The Firm emailed Montague asking it to call and try to resolve the conflict with Ms Menhennet and the Firm’s authority to act. Subsequently, the Firm sent two further emails to RACV requesting that the claim be reviewed and that they had been advised by Ms Menhennet that she did want them to act to recover the cost of the hire car only.
A further email was sent by the Firm referring to previous correspondence and advising that proceedings would be commenced if the hire car costs were not paid. RACV made an offer to the Firm for $555.20. The Firm responded stating that they did not have instructions to accept the Offer and made a counter offer for $1,200.00 and repeated this Offer a further 4 times. The Firm wrote to RACV advising they had instructions commence proceedings even though Ms Menhennet had not been contacted in approximately 6 months. Proceedings were commenced in Ms Menhennet’s name in the amount of $1,747.73 for hire car costs without Ms Menhennet knowledge. Ms Menhennet received a phone call from RACV informing her that the Firm had issued legal proceedings in her name against Ms Jaeger. A defence was subsequently filed and it was set down for a settlement conference.
The Firm subsequently wrote to Russell Kennedy, who were acting for the Defendant on the instructions of RACV and advised that they hold instructions to finalise the claim for $1,200.00.
Ms Menhennet instructed Hall & Wilcox to put the Firm on notice of Ms Menhennet’s denial of authority and explain how they acted for Ms Menhennet. No response was received by Hall & Wilcox. Hall & Wilcox wrote to the Firm again and to Nicholas Logan direct, but again no response was received.

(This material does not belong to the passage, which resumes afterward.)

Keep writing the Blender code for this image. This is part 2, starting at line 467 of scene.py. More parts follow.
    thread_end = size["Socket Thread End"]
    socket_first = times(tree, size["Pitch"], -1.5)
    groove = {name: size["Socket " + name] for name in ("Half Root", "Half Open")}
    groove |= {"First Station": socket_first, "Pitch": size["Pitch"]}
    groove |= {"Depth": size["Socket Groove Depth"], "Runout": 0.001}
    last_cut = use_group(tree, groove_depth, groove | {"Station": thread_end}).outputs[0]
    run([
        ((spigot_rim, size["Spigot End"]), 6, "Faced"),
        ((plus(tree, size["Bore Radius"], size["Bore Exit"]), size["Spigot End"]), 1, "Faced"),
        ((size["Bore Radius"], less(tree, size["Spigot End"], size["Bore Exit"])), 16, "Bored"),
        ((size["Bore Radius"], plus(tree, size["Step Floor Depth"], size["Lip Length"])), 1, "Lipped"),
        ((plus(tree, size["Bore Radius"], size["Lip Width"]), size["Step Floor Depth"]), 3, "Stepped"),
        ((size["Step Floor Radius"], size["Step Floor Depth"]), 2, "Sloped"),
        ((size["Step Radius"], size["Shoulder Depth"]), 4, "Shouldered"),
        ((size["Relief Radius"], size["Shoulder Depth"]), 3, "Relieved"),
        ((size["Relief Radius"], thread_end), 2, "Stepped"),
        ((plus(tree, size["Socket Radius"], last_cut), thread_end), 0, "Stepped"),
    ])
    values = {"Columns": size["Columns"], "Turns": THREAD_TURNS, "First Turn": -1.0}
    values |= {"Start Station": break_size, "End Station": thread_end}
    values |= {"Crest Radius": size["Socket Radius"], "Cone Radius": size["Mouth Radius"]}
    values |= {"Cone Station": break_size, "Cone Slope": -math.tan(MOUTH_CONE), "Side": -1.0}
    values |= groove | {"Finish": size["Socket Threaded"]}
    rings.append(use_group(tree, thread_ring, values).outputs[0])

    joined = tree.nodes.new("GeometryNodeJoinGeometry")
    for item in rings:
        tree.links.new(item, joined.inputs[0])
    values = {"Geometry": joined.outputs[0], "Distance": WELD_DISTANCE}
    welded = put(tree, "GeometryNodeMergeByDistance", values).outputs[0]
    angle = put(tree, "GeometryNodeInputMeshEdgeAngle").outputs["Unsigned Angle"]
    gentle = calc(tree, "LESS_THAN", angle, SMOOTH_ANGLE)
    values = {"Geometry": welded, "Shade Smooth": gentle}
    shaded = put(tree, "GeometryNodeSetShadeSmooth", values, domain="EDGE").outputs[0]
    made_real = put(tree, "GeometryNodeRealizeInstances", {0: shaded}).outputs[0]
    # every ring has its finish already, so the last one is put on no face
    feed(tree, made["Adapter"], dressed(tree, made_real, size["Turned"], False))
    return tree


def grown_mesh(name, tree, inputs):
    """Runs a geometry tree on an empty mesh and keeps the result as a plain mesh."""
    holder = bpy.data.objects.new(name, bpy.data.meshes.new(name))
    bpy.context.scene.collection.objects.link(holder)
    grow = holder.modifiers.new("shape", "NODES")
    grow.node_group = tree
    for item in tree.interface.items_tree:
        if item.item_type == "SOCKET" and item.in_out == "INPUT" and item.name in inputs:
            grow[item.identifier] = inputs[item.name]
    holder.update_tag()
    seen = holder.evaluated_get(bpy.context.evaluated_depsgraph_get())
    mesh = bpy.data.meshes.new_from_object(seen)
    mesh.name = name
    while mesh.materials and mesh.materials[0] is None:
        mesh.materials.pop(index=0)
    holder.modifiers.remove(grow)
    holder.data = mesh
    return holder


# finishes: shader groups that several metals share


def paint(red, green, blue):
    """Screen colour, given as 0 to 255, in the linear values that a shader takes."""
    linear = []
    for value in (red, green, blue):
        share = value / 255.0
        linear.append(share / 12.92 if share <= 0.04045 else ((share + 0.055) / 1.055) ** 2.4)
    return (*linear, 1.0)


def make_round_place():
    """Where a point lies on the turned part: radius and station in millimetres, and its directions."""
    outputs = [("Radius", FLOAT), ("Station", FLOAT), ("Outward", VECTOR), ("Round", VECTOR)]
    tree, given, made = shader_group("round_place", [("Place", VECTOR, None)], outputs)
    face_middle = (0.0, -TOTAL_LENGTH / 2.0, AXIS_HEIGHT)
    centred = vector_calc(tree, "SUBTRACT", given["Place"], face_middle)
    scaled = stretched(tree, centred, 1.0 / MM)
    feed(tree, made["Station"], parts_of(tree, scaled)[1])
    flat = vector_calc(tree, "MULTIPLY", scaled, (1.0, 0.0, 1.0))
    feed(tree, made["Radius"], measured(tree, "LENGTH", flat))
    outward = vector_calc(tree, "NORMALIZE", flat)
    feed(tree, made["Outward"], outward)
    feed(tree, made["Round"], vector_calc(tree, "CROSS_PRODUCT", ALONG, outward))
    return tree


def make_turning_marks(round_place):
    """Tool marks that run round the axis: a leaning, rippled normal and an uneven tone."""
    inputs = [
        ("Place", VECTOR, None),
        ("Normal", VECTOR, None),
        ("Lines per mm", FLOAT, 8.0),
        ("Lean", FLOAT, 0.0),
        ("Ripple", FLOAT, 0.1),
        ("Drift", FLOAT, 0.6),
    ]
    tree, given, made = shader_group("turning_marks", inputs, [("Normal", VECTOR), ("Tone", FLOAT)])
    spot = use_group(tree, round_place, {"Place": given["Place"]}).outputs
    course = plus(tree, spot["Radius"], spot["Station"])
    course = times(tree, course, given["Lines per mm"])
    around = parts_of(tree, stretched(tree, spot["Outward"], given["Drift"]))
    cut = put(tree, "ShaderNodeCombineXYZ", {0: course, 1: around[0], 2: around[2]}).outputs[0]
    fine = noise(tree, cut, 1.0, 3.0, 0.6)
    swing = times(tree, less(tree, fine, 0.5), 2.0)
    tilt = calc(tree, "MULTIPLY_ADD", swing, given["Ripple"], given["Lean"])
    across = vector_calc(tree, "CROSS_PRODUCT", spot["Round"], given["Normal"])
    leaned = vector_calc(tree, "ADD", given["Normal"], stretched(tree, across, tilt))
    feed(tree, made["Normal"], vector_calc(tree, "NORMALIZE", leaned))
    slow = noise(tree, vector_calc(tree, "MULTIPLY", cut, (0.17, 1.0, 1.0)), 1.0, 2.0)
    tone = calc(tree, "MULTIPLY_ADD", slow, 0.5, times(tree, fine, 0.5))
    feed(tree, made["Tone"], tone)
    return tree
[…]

The Firm then wrote to Russell Kennedy with an oral settlement offer indicating they wished to resolve the matter. This Offer was again made without instructions from Ms Menhennet, and after the Firm was informed by Hall & Wilcox that they did not have authority to act.

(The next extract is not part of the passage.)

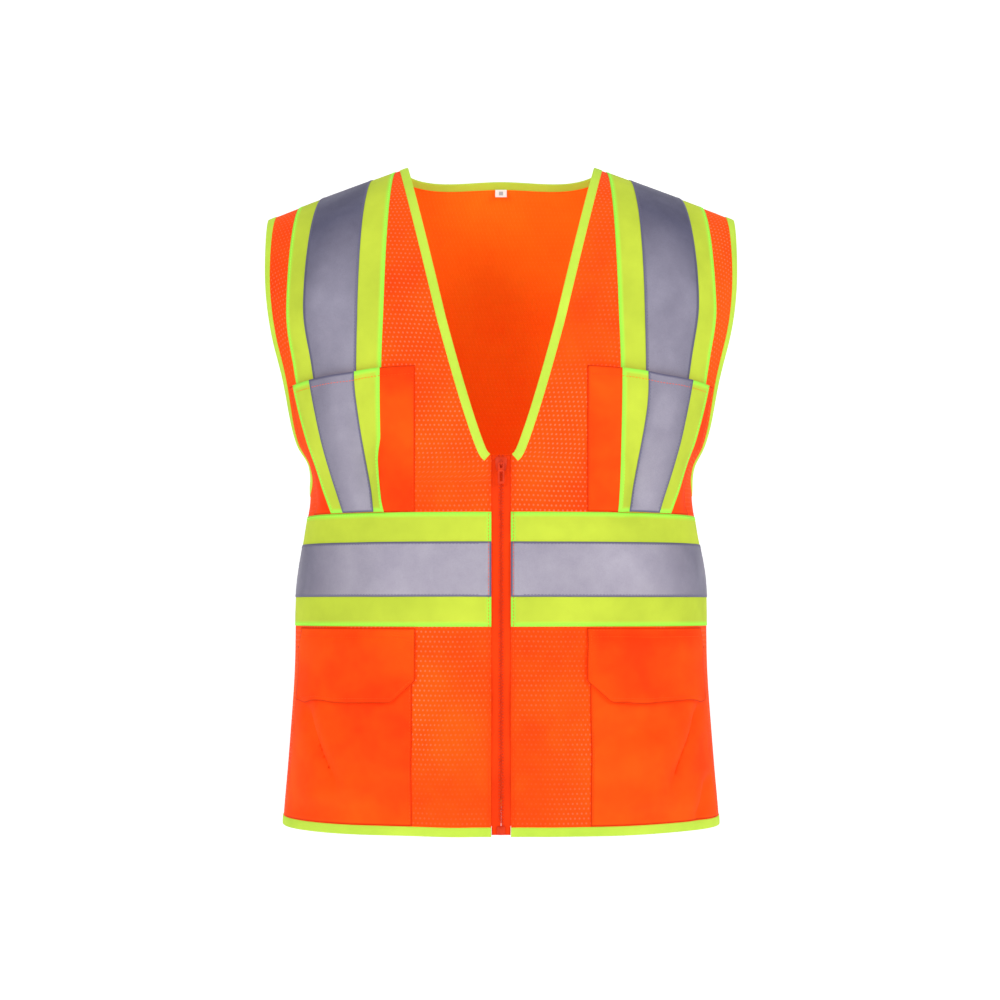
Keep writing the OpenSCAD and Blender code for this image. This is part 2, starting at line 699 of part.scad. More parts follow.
// The label hangs just below the lower edge of the neck binding
label_gap = 1.5;
label_set_back = 2.5;
label_y = neck_back_reach + label_set_back;
neck_edge = [BACK, 90, back_run(seam_run, 90)];
down_back = unit(surface_point(BACK, 90, neck_edge[2] - 1) - surface_point(BACK, 90, neck_edge[2]));
label_z = surface_point(BACK, 90, gone_in(neck_edge, down_back, binding_w)[2])[2] - label_gap;

module size_label() {
    color("white") translate([-label_w / 2, label_y, label_z - label_l]) cube([label_w, 0.4, label_l]);
}

back_panel();
front_panel("left");  // left_front_panel
front_panel("right");  // right_front_panel
neck_binding();
armhole_binding("left");  // left_armhole_binding
armhole_binding("right");  // right_armhole_binding
hem_binding();
front_waist_contrast("left");  // left_waist_contrast
front_waist_contrast("right");  // right_waist_contrast
back_waist_contrast();
front_waist_reflective("left");  // left_waist_reflective
front_waist_reflective("right");  // right_waist_reflective
back_waist_reflective();
strap_contrast("left");  // left_strap_contrast
strap_contrast("right");  // right_strap_contrast
strap_reflective("left");  // left_strap_reflective
strap_reflective("right");  // right_strap_reflective
back_strap_contrast("left");  // left_back_strap_contrast
back_strap_contrast("right");  // right_back_strap_contrast
back_strap_reflective("left");  // left_back_strap_reflective
back_strap_reflective("right");  // right_back_strap_reflective
chest_pocket("left");  // left_chest_pocket
chest_pocket("right");  // right_chest_pocket
chest_pocket_contrast("left");  // left_chest_pocket_contrast
chest_pocket_contrast("right");  // right_chest_pocket_contrast
chest_pocket_reflective("left");  // left_chest_pocket_reflective
chest_pocket_reflective("right");  // right_chest_pocket_reflective
lower_pocket("left");  // left_lower_pocket
lower_pocket("right");  // right_lower_pocket
pocket_flap("left");  // left_pocket_flap
pocket_flap("right");  // right_pocket_flap
loop_patch("left");  // left_loop_patch
loop_patch("right");  // right_loop_patch
hook_patch("left");  // left_hook_patch
hook_patch("right");  // right_hook_patch
zip_tape("left");  // left_zip_tape
zip_tape("right");  // right_zip_tape
zip_teeth("left");  // left_zip_teeth
zip_teeth("right");  // right_zip_teeth
zip_top_stops();
zip_slider();
zip_pull();
zip_box();
zip_pin();
size_label();
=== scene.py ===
"""High visibility vest, worn and filled out. Metres, +Z up, front towards -Y.

Every cloth piece is a grid of places on one body surface: an angle round the section
(0 at +X, 90 at the middle of the front or back, 180 at -X), a run up from the hem and an
offset outwards. The surface carries the drape, so all the layers fold together.
"""
import math

import bpy
import numpy as np
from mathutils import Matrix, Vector


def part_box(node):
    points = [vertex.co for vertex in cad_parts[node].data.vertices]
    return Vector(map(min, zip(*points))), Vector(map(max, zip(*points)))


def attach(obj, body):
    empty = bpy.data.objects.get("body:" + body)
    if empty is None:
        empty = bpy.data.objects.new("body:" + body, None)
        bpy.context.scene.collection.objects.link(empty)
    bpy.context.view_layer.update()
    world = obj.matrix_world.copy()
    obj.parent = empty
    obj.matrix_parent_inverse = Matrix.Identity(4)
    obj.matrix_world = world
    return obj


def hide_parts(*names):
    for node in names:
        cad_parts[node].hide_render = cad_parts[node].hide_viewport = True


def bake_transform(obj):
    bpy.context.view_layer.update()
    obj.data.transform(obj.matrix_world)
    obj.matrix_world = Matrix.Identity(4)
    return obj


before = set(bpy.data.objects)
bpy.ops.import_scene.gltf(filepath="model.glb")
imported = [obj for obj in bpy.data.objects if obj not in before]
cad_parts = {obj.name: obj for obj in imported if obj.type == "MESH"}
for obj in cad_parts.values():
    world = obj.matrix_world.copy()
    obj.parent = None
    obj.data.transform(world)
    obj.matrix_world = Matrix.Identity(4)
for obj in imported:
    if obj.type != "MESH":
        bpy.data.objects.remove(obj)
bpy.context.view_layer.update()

FRONT, BACK = -1, 1
MM = 0.001

# ---- sizes of the body surface, as in the design ----
NECK_H = 0.648
TIP_H = 0.597
FRONT_DEPTH = 0.125
BACK_DEPTH = 0.115
ROUNDNESS = 2.5
UNDERARM_H = 0.326
CHEST_H = 0.480
ARMHOLE_GAP = 0.052
CHEST_HALF = 0.224
SHOULDER_HALF = 0.233
NECK_HALF = 0.094
NECK_REACH = 0.061
V_BOTTOM_H = 0.350
V_STEP = 0.003
V_BOW = 0.85
ZIP_REVEAL = 0.009
SHOULDER_RUN = 0.200
SEAM_RUN = CHEST_H + SHOULDER_RUN * 0.998
SLOPE = (NECK_H - TIP_H) / (SHOULDER_HALF - NECK_HALF)
BAND_H = 0.191
BORDER_W = 0.0275
SILVER_W = 0.051
BAND_TOP = BAND_H + 2 * BORDER_W + SILVER_W
HEM_Z = -NECK_H

SIDE_OUTLINE = [(0, 0.213), (0.075, 0.207), (0.170, 0.202), (0.222, 0.202), (0.294, 0.191),
                (UNDERARM_H, 0.188)]
ARMHOLE_OUTLINE = [(UNDERARM_H, 0.188), (UNDERARM_H + 0.012, 0.189), (0.375, 0.202),
                   (0.428, 0.211), (CHEST_H, CHEST_HALF), (0.535, 0.230),
                   (SEAM_RUN, SHOULDER_HALF)]
DEPTHS = {FRONT: [(0, FRONT_DEPTH), (V_BOTTOM_H, FRONT_DEPTH), (CHEST_H, FRONT_DEPTH - 0.007)],
          BACK: [(0, BACK_DEPTH), (0.240, BACK_DEPTH - 0.005), (CHEST_H, BACK_DEPTH)]}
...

Hall & Wilcox filed a notice of change of solicitor on instructions from Ms Menhennet and wrote to the Firm advising them and informing the Firm that application for costs was going to be made against the Firm or the Respondent.

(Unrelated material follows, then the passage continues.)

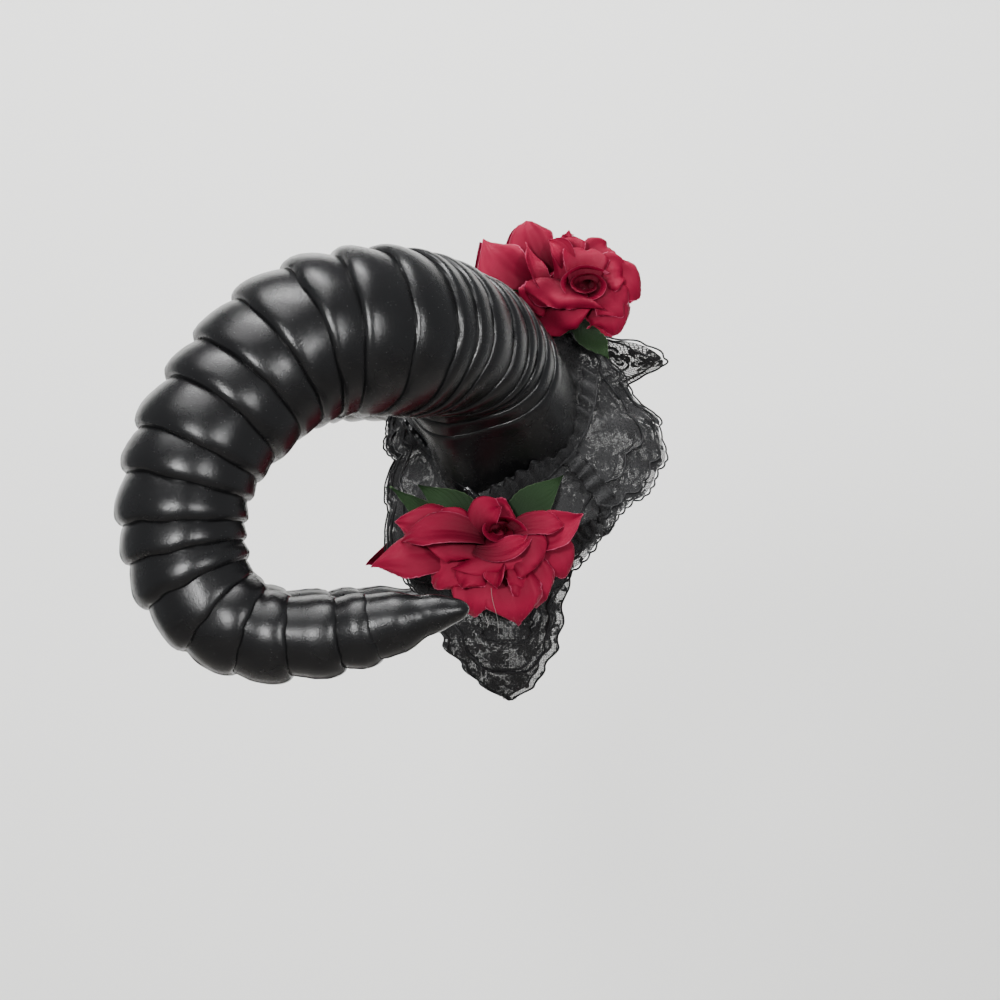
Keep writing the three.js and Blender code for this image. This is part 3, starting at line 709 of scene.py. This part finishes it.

The Firm wrote to Russell Kennedy and their lack of authority to act and posited that their client had instructed them to act on a subrogated basis. Consent orders were made by the Firm in which the Firm was to pay the costs of the plaintiff (i.e. Ms Menhennet) and the proceedings were struck out. The Firm did not communicate with Ms Menhennet at all after the Letter of 25 June 2012, yet continued to purport to act on her behalf and indicate to other parties they had instructions from Ms Menhennet.
An investigation was conducted and a complaint was sent to Mr Nicholas Logan, the respondent, on 18 September 2013. No response was received and a follow up letter was sent on 14 October 2013.
The Commissioner called Mr Gary Keisoglu at the Firm in which he advised the commissioner that the hire car matter continued and that it was only the repair matter which was cancelled by Ms Menhennet. However, Mr Keisoglu accepted fault for issuing proceedings in Ms Menhennet’s name without instructions.
Despite the above, no response was received from the Respondent. Consequently, the Commissioner sent a final letter and then the Respondent was referred to VCAT for breach of s.4.4.11 of the Legal Profession Act 2004.
The Respondent confirmed that proceedings were issued by the Firm without instructions from Ms Menhennet as they were of the belief that the file was closed off the system in the first instance from those emails referred to by the complainant. Further, they defended the misconduct on the basis that the Firm’s internal procedures were not appropriately managed and that the staff member acting on the hire car claim had no reason to believe that instructions had been withdrawn by Ms Menhennet. The Respondent accepted full responsibility and stated that the costs of the proceedings were paid by the car rental firm.
The complaint and the investigation into the Firm’s conduct continued and a notice of decision was issued on 17 July 2015. Further, in a separate complaint, , the Commissioner wrote to the Respondent on 3 December 2015, with a Notice of Decision in relation to a complaint issued by Mr Hannah Helmy. This is discussed in further detail in the VCAT decision.
The Legal Profession Act 2004 outlines the obligations of all legal practitioners relating to professional misconduct and unsatisfactory professional conduct. The Victorian legal Services Commissioner submitted that the actions of the Respondent were very serious and that the issuing of proceedings in the circumstances admitted by the Respondent had been recognised as professional misconduct at common law in a number of cases. Judge Jenkins agreed and found the misconduct of the Respondent to be very serious bearing in mind that the Respondent’s conduct had been dealt with the regulator before. Judge Jenkins found that the Respondent’s conduct and previous disciplinary findings amounted to a contempt for the regulator in wilfully breaching his Undertaking to confirm instructions in writing; communicate directly with clients; and communicate directly with clients in respect to making or accepting offers of settlements.
Judge Jenkins reiterating the gravity of the Respondent’s conduct by stating:
“In the circumstances of this case, specific deterrence is of some significance, but general deterrence is of greater significance. The conduct of some lawyers acting on referrals or instructions received from crash repairers and/or middlemen is a matter of concern to the community. When that conduct is found to be deficient, this reinforces a negative view of the profession, and undermines the reputation of the profession. The cases of Battley and Hession are examples of this.”
Judge Jenkins found that the public was entitled to the protection provided in the regulatory regime and when misconduct is apparent, a prompt and effective response was necessary. The Respondent’s practicing certificate was cancelled and the Respondent was ineligible to obtain a new local practicing certificate for a period of 2 years after cancellation.